What needs to be done
Can you find the lines of the listing that include "parts" and copy every one?
=== Information supplied ===
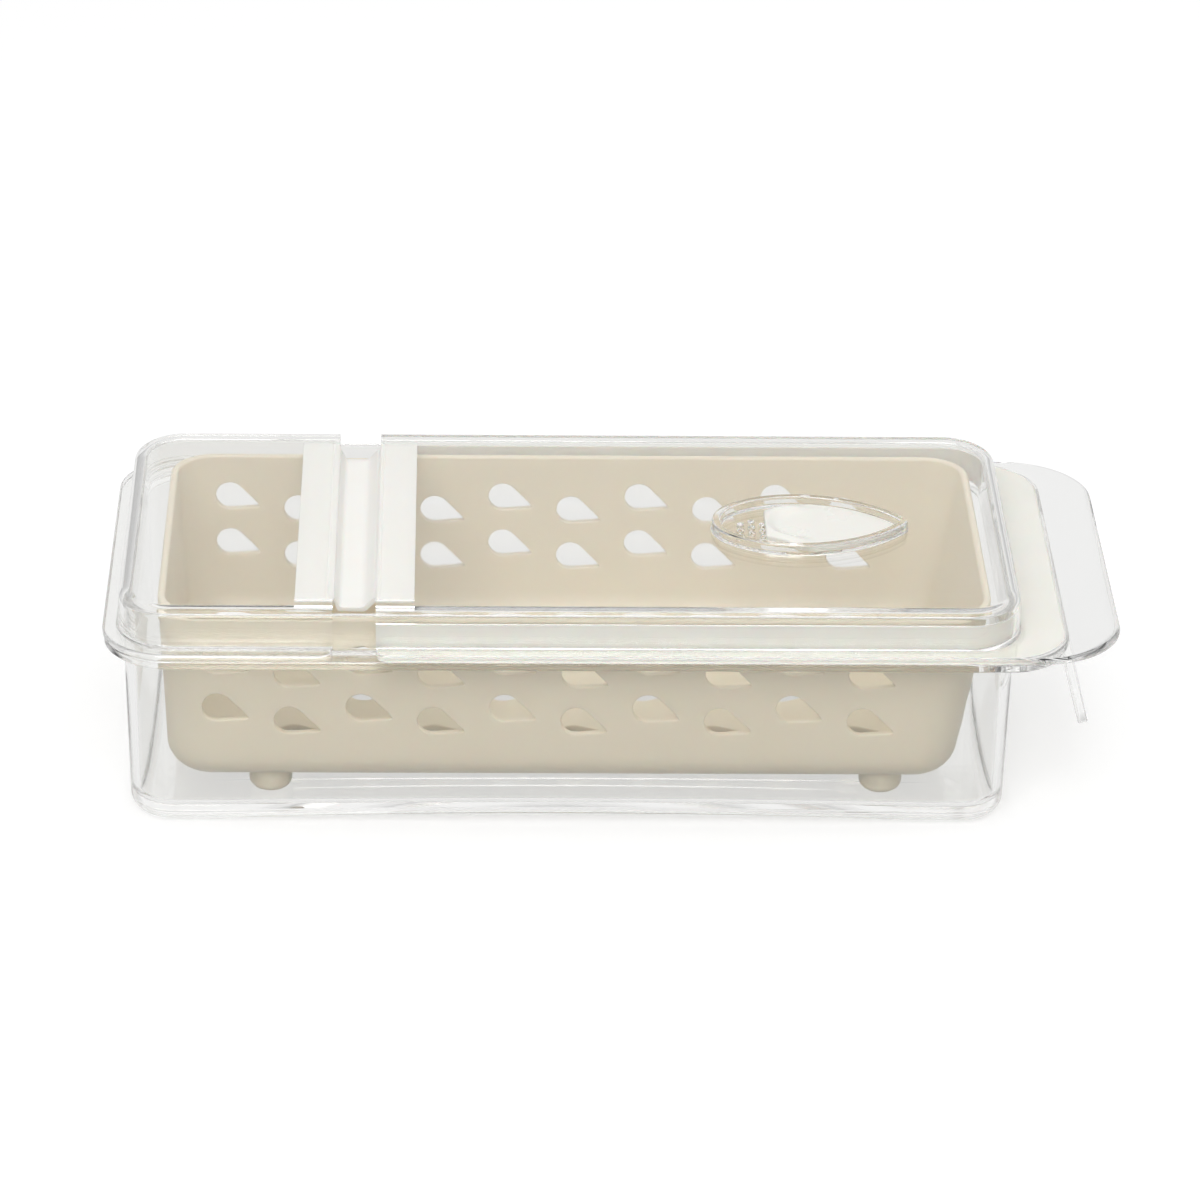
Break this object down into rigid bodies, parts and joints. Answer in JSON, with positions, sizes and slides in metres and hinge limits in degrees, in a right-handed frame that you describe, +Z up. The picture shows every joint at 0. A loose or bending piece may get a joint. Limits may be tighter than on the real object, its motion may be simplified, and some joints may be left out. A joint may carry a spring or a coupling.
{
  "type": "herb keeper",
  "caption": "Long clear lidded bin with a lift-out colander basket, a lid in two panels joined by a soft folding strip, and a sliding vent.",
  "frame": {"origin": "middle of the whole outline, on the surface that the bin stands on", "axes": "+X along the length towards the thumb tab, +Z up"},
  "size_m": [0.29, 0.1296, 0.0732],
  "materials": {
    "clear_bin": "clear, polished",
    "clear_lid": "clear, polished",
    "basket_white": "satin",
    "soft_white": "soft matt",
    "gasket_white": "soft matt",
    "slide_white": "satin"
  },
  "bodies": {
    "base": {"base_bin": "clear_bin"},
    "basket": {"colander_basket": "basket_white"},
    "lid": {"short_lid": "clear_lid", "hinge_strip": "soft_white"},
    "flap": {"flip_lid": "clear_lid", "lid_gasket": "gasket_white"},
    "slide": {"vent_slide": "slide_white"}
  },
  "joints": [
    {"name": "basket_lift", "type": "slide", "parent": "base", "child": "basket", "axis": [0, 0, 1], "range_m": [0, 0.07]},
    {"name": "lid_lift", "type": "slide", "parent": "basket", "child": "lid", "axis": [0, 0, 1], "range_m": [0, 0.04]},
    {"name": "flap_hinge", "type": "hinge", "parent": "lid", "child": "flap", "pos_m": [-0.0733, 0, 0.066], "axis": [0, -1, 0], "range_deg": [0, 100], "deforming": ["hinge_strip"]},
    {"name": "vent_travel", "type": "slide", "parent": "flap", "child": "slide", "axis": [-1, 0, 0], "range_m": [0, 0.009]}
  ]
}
===
=== Information supplied ===
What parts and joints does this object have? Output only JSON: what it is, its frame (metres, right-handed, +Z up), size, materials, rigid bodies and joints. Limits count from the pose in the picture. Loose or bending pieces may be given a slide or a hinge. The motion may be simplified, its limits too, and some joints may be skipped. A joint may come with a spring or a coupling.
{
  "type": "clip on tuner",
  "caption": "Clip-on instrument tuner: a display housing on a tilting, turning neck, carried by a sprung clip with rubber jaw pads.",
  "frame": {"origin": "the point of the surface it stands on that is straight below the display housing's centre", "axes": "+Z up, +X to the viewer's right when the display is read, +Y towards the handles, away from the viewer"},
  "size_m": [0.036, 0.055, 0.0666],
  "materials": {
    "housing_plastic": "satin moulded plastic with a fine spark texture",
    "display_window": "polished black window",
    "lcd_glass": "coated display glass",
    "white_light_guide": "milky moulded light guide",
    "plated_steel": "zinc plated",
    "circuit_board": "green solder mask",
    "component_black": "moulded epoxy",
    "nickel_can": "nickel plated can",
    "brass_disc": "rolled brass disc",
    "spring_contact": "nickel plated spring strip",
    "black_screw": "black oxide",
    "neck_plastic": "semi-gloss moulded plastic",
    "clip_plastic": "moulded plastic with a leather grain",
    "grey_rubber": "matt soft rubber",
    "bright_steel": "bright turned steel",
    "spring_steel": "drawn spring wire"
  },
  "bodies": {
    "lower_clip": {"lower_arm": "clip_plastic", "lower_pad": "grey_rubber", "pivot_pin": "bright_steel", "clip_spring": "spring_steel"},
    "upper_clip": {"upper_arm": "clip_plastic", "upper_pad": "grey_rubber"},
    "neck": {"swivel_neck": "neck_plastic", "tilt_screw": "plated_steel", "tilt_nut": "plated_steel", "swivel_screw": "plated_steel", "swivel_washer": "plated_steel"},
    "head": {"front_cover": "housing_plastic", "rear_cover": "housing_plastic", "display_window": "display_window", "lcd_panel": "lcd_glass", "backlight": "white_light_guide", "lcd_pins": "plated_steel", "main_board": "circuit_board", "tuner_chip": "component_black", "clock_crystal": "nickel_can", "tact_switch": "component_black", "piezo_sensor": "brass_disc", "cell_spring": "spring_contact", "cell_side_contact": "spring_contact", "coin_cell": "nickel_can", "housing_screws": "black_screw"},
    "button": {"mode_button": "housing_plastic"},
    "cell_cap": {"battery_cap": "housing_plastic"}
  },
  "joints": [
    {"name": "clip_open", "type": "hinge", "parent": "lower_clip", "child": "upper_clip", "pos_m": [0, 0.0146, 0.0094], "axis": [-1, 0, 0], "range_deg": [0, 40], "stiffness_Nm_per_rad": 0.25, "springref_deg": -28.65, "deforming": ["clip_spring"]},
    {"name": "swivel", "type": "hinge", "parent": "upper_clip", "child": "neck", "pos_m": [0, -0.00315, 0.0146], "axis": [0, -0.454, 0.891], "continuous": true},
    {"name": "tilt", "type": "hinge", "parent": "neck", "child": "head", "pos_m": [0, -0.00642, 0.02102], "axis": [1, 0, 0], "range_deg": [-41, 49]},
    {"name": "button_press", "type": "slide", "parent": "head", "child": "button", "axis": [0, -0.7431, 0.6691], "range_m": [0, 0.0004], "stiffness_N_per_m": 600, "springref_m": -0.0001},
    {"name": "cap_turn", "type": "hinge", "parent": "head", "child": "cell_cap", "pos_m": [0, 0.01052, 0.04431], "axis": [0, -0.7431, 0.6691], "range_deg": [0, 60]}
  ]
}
===
Output below
Break this object down into rigid bodies, parts and joints. Answer in JSON, with positions, sizes and slides in metres and hinge limits in degrees, in a right-handed frame that you describe, +Z up. The picture shows every joint at 0. A loose or bending piece may get a joint. Limits may be tighter than on the real object, its motion may be simplified, and some joints may be left out. A joint may carry a spring or a coupling.
What parts and joints does this object have? Output only JSON: what it is, its frame (metres, right-handed, +Z up), size, materials, rigid bodies and joints. Limits count from the pose in the picture. Loose or bending pieces may be given a slide or a hinge. The motion may be simplified, its limits too, and some joints may be skipped. A joint may come with a spring or a coupling.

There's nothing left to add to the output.